По созерцанию Пушкина формы бытия располагаются в виде лестницы, где на самом верху, как бытие блаженнейшее и объективно-высшее, стоит абсолютная, ненарушимая полнота, врожденное совершенство. Таким Пушкин символически мыслит ангела. На земле совершенство невозможно, но есть люди близкие к ангельскому лику; таковы у Пушкина херувим-Моцарт и большинство его женских образов, как Татьяна и Мария Потоцкая. Он никогда не пробовал определить совершенство; но по всему составу его показаний должно заключить, что оно представлялось ему таким состоянием, когда стихийная сила равномерно распределена в личности, как бы гармонически циркулирует в ней. Эта полнота есть равномерная внутренняя действенность, и она вовне бездейственна[6].
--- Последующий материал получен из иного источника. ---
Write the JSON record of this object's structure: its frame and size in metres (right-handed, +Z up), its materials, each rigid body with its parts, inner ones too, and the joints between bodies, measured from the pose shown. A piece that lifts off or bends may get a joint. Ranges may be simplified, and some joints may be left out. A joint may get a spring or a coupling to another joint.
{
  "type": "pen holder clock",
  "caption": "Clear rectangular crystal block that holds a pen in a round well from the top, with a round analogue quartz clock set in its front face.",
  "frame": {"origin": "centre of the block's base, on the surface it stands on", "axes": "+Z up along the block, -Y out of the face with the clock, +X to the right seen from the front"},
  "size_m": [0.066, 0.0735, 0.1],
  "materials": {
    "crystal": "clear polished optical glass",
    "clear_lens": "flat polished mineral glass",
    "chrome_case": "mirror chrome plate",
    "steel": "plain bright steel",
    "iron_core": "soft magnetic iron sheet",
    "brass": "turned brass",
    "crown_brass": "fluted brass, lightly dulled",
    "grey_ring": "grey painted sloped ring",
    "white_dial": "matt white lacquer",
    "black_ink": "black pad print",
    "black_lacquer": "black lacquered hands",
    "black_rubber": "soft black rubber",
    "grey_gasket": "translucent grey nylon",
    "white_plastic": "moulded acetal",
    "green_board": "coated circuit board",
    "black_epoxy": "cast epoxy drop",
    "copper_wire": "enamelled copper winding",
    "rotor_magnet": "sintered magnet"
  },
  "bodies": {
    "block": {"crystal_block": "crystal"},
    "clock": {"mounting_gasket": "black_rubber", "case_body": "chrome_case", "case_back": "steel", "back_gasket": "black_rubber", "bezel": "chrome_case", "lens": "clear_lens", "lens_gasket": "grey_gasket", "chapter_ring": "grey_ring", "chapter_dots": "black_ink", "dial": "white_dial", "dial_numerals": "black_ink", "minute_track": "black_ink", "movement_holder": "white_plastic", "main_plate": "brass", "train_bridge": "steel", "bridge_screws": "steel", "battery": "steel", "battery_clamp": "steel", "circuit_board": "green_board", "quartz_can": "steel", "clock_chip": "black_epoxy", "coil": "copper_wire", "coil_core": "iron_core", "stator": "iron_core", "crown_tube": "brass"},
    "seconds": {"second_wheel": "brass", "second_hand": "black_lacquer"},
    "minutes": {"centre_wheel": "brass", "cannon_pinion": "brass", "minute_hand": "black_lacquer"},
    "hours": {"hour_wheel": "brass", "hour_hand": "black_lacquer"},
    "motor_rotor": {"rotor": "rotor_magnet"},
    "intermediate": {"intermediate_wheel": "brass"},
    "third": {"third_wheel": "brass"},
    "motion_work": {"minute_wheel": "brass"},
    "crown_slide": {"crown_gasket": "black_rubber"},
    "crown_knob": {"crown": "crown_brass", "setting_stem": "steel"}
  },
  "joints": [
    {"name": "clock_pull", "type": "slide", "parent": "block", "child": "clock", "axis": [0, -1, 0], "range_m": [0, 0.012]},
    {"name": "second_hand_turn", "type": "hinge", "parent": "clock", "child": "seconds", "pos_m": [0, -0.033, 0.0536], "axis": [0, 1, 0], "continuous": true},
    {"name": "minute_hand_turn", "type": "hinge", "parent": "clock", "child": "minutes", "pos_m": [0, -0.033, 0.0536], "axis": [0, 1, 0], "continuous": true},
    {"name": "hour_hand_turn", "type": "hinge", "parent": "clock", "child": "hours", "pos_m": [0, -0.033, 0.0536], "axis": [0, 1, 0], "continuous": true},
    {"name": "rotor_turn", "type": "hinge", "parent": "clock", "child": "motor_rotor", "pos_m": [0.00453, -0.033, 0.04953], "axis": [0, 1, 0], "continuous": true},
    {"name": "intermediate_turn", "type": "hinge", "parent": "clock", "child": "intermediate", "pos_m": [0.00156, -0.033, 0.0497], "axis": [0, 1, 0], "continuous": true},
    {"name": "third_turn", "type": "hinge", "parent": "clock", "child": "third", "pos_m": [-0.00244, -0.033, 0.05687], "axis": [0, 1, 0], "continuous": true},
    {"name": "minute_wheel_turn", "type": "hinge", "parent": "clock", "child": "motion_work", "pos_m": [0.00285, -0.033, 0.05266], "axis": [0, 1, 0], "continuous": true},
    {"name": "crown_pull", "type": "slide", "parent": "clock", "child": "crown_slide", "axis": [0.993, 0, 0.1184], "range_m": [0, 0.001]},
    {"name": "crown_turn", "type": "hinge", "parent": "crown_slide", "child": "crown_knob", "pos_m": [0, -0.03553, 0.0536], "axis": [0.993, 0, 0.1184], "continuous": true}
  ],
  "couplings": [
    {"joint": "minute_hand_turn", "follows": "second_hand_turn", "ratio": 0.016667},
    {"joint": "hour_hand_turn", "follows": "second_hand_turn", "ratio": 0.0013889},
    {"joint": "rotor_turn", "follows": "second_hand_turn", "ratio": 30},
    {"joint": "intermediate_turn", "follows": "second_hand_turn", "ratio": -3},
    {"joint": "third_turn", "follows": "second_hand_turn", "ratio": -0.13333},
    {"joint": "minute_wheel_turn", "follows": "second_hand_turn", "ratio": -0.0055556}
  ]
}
Ниже ее стоит, по мысли Пушкина, полнота, дарованная чудом, рождающаяся в экстазе. Она ниже той, потому что менее гармонична и менее устойчива. Как ни мало действует тот, кто из неполного существования разбужен к полноте чудом, – он все же действует. Человек в состоянии экстатической полноты проявляет, по мысли Пушкина, наименьшую возможную действенность, именно действенность изреченного слова. Эта полнота, как и всякая другая, нисходит на душу помимо индивидуальной воли и сознания.
Бедному рыцарю было видение, непостижное уму, и с той поры он «сгорел душою». Вся остальная его жизнь – бездейственное пылание; поразительно, как, сам того не сознавая, Пушкин упорно выставляет на вид праздность бедного рыцаря, его безучастие ко всем мирским делам.
И в пустынях Палестины,
Между тем как по скалам
Мчались в битву паладины,
Именуя громко дам,
«Lumen coelum, sancta Rosa!» –
Восклицал он, дик и рьян,
И как гром его угроза
Поражала мусульман.
Возвратясь в свой замок дальный,
Жил он строго заключен,
Все безмолвный, все печальный,
Как безумец умер он.
Он не сражается; его единственное действие – слово, почти междометие, да и это последнее его действ не скоро угасает совсем.
Мицкевич несомненно был прав, когда назвал «Пророка» Пушкина его автобиографическим признанием. Недаром в «Пророке» рассказ ведется от первого лица; Пушкин никогда не обманывал. Очевидно, в жизни Пушкина был такой опыт внезапного преображения; да иначе откуда он мог узнать последовательный ход и подробности события, столь редкого, столь необычайного? В его рассказе нет ни одного случайного слова, но каждое строго-деловито, конкретно и точно, как в клиническом протоколе. Эти удивительные строки надо читать с суеверным вниманием, чтобы не упустить ни одного признака, потому что то же может случиться с каждым из нас, пусть частично, и тогда важно проверить свой опыт по чужому. Показание Пушкина совершенно лично, и вместе вневременно и универсально; он как бы вырезал на медной доске запись о чуде, которое он сам пережил и которое свершается во все века, которое, например, в конце 1870-х годов превратило Льва Толстого из романиста в пророка.
Уже первое четверостишие ставит меня в тупик: нужно слишком много слов, чтобы раскрыть содержание, заключенное в 15 словах этой строфы. Пушкин свидетельствует, что моменту преображения предшествует некое тайное томление, тоска, беспричинная тревога. Дух жаждет полноты, сам не зная какой, привычный быт утратил очарование, и жизнь кажется пустыней. И вдруг, – помимо личной воли, помимо сознания, непременно вслед за каким-нибудь житейским событием, может быть малым, но глубоко потрясающим напряженные нервы («на перепутьи»), – наступает чудо.